August 7, 2015
Multimedia: A word that means different things to different people. Would you be able to explain exactly what this word means? Maybe. Would the person next to define it the same way you would? Probably not.
Let’s break it down.
Multimedia refers to content that uses a combination of different forms: text, images, animation, audio, video or other interactive content. Sometimes these content forms overlap to create a much more memorable and exciting experience.
What implication does this have for experiential marketing?
Traditional marketing is struggling in this ever increasingly competitive environment. Firms now have to find a marketing edge that is important and impactful. Companies that have not yet adopted multimedia as part of their marketing mix will fail. Using multimedia allows individuals and companies to show-off their products in new and exciting ways.
Take Factory 360’s use of the green screen in photo activations. For our client, Moët & Chandon, we’ve designed a beautiful background that compliments not only the product, but the consumer as well. With our own in-house photo application and green screen technology, we’re able to create a likeable and more importantly shareable image that can be placed on Instagram, Facebook, etc. This is one of the many innovative ways to creatively gain consumer interest.
Another innovative company is changing the way tech conferences are executed. Industry conferences are often known for being pretty boring. They’re not known for earth-shaking technological breakthroughs.
Take a look at Apple’s Worldwide Developers Conference (WWDC), held in California each year for the purpose of showcasing Apple’s new software and technologies for developers. Apple has changed how technology conferences are run. This conference sells out within days of announcing at around $1,500 a ticket. Within the last few years, Apple decided to live webcast the WWDC, turning this once local conference into a worldwide phenomenon. Multimedia brought the event outside the four walls of the convention center into screens around the world.
That’s the genius behind the WWDC. Apple created an important moment in time. It was accompanied by countless online impressions, shared by millions. Anytime Apple releases technology it does change the world in ways we can’t imagine. In a way, if Apple didn’t use this technology to be able to share and make these conferences interesting- they would lack the excitement that they had today.
Experiential marketing is an opportunity for consumers to interact with your brand in a way that creates a personalized and memorable experience. Experiential marketing often takes the shape of a live event where the host or brand ambassadors engage directly with customers, stimulating multiple senses and emotions in order to create a lasting connection. If you are able to create this memorable event, you will most likely get organic traffic to the brand. You will have people talking about the event for days, weeks, or even months if you’re successful after each of these events. To do this, you must be savvy, able and willing to incorporate all types of technologies into the events.
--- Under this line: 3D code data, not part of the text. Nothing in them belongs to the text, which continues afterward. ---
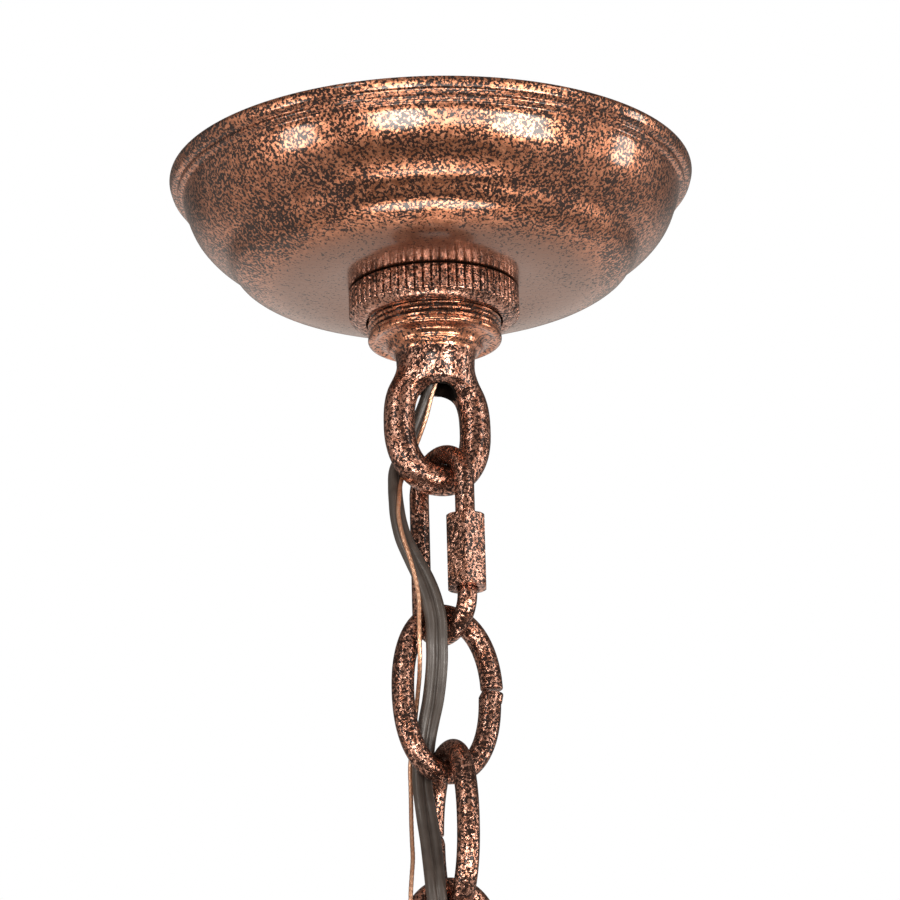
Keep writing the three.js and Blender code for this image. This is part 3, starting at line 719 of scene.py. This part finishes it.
THREAD_RADIUS = 0.0162
THREAD_PITCH = 0.00141
THREAD_DEPTH = 0.0007
FLANGE_TOP = -0.0419
COLLAR_TOP = -0.0210
CUP_BORE = 0.0124
CUP_FLOOR = -0.0340
WIRE_BORE = 0.0037
WIRE_BORE_ABOVE = 0.0052
COLLAR_BOTTOM = -0.0470

NECK_TOP = -0.0460
NECK_BOTTOM = -0.0545
NECK_FILLET = 0.0042
NECK_HEIGHTS = [-0.0560, -0.0520, -0.0490, -0.0466, -0.0440]
NECK_RADII = [0.0068, 0.0084, 0.0093, 0.0097, 0.0104]
HOLE_BOTTOM = -0.0620
HOLE_EDGE = 0.0008
FLARE = 0.0012
FLARE_TOP = -0.0540
FLARE_HEIGHT = 0.0045
# how far the painted shade reaches into the wire hole
BORE_SHADE_RADIUS = 0.0050
BORE_SHADE_HEIGHTS = (-0.0575, -0.040)

LOOP_WIRE = 0.00375
LOOP_HALF_WIDTH = 0.0098
LOOP_TOP = -0.0527
LOOP_BOTTOM = -0.07848
LOOP_FULLNESS = 2.2
LOOP_FULLNESS_ABOVE = 2.8

SEAT_BOTTOM = -0.0424
SEAT_TOP = -0.0464
SEAT_RADIUS = 0.0140

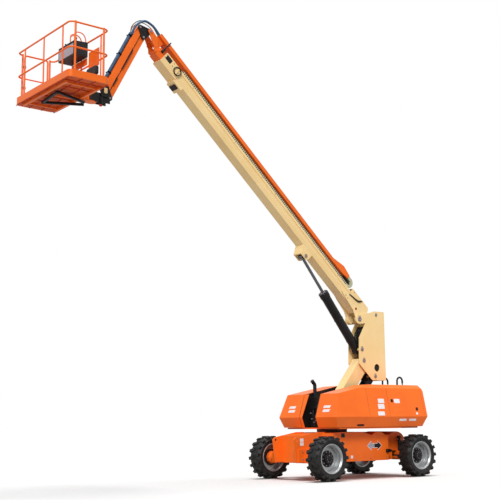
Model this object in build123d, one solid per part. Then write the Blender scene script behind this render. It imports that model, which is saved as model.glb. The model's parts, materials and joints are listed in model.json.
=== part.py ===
from build123d import *
from math import atan2, cos, degrees, hypot, radians, sin
import os

os.makedirs("parts", exist_ok=True)

# Self-propelled telescopic boom lift with a jib, millimetres.
# The origin is on the floor under the slew axis. +X points to the steered axle,
# the boom reaches out over the fixed axle towards -X, and +Z is up.

# Clearances and overrun
pin_fit = 0.3
seat_gap = 0.3
side_fit = 4.0
overrun = 60.0

# Wheels and axles
wheelbase = 3050.0
fixed_axle_x = -1150.0
steer_axle_x = fixed_axle_x + wheelbase
track_width = 2110.0
tyre_radius = 520.0
tyre_width = 380.0
tyre_shoulder = 55.0
lug_height = 28.0
lug_thickness = 74.0
lug_length = 175.0
lug_slant = 16.0
lug_count = 17
rim_radius = 337.0
rim_wall = 12.0
rim_lip = 26.0
rim_dish_depth = 165.0
hub_radius = 150.0
hub_cap_radius = 105.0
hub_cap_length = 70.0
stub_radius = 70.0
wheel_y = track_width / 2

# Chassis
chassis_half_width = 670.0
chassis_bottom = 415.0
chassis_top = 1115.0
chassis_low_top = 1030.0
chassis_front_x = -1300.0
chassis_front_half = 400.0
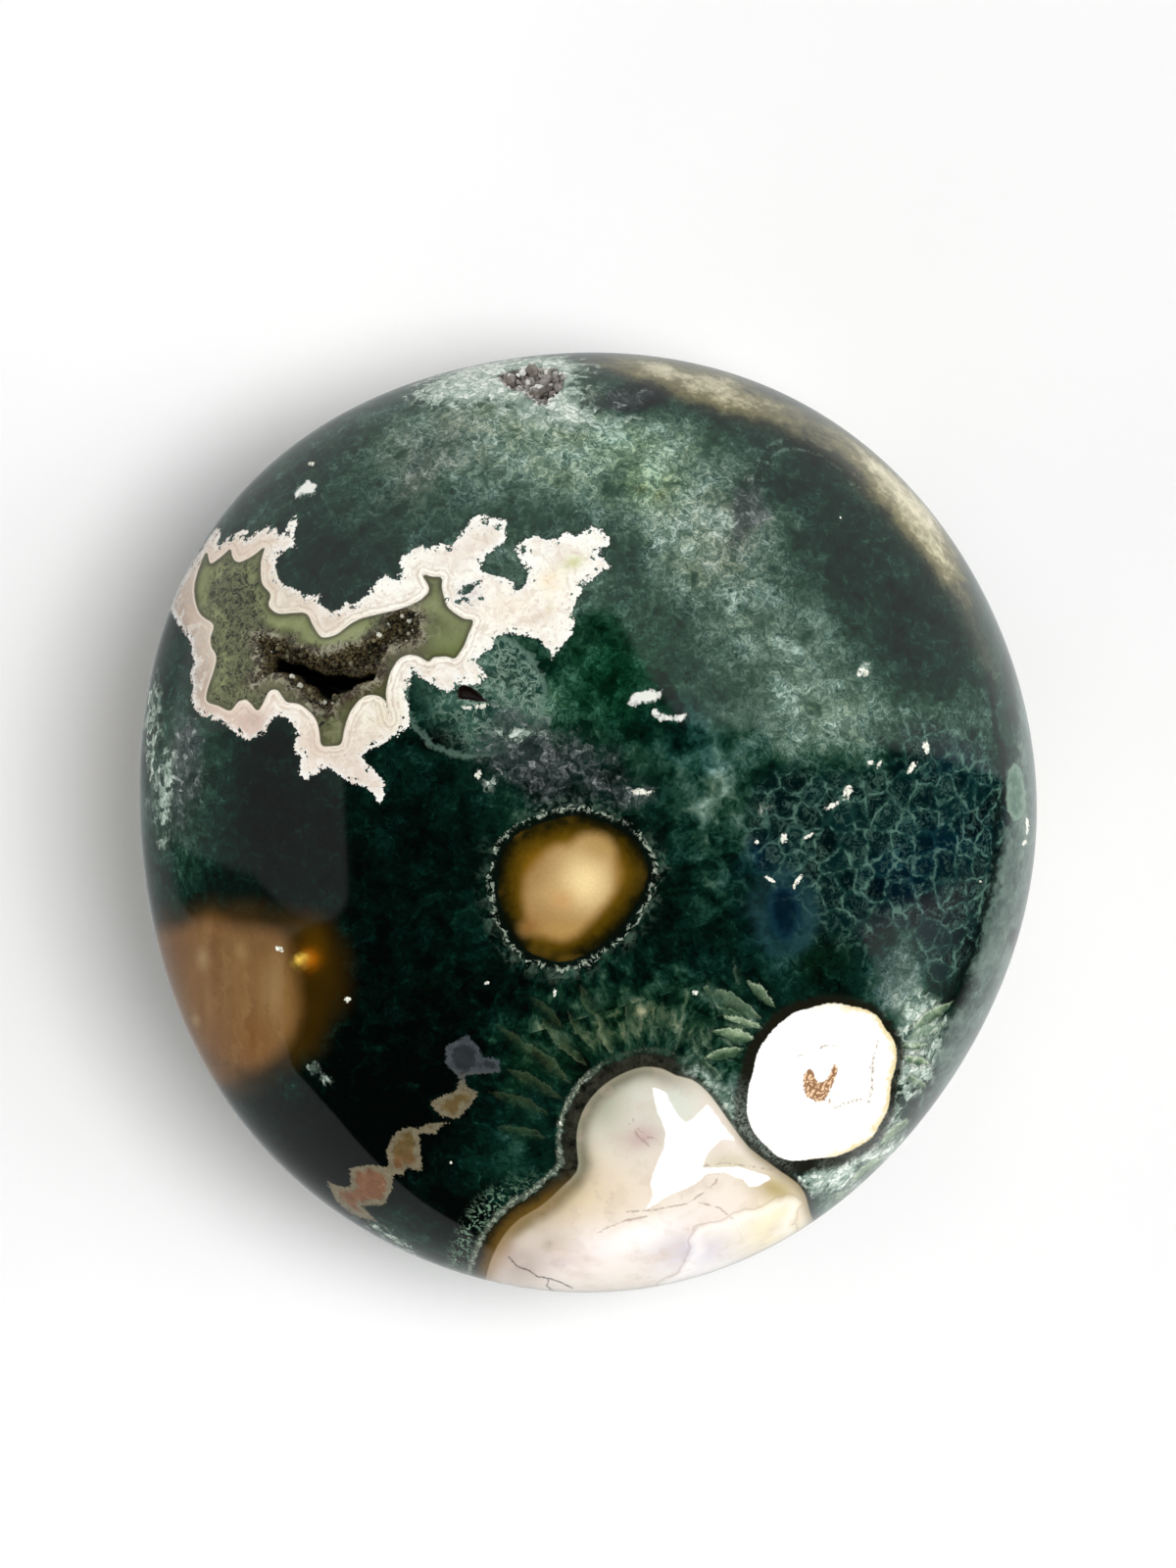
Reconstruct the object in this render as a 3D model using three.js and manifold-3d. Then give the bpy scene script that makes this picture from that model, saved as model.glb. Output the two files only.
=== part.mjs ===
// An ocean jasper palm stone: one polished, pillow-shaped pebble with two natural hollows, each lined
// with a crust of small quartz crystals. Millimetres, +Z up. The origin is at the middle of the flat
// spot that the stone rests on, centred on the stone's width (X) and length (Y).
import * as THREE from "three";
import { mergeVertices } from "three/addons/utils/BufferGeometryUtils.js";
import Module from "manifold-3d";

const wasm = await Module();
wasm.setup();

// Driving dimensions of the pebble.
const MEAN_RADIUS = 33.5; // of the outline seen from above
const CROWN = 19.5; // the dome's height above the widest line
const BELLY = 18.5; // the underside's depth below the widest line, before its flat spot is ground
const FULLNESS = 2.3; // exponent of the side profile: 2 is an ellipse, more is fuller
const FOOT_RADIUS = 9; // of the flat spot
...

If people are interested in the events and for some reason can’t make it, why not make it possible for them to sit at home or in their office and still experience the activation? It’s the creative use of multimedia in this way that creates a successful event. Today, people don’t need to be physically there to experience the event.
Multimedia technology has raised the bar. Sure, a sold out event is great news, but now there are other more important ways of measuring an event’s success. How many times was the event shared online via impressions, regrams, retweets, hashtags, website hits, pictures taken, etc.? These are all very important measurements of a successful (or disastrous) event.
At the end of the day, marketers can no longer rely on attendance numbers as the end-all-be-all of success. In many ways, the most successful measurement of success happens outside the event’s four walls.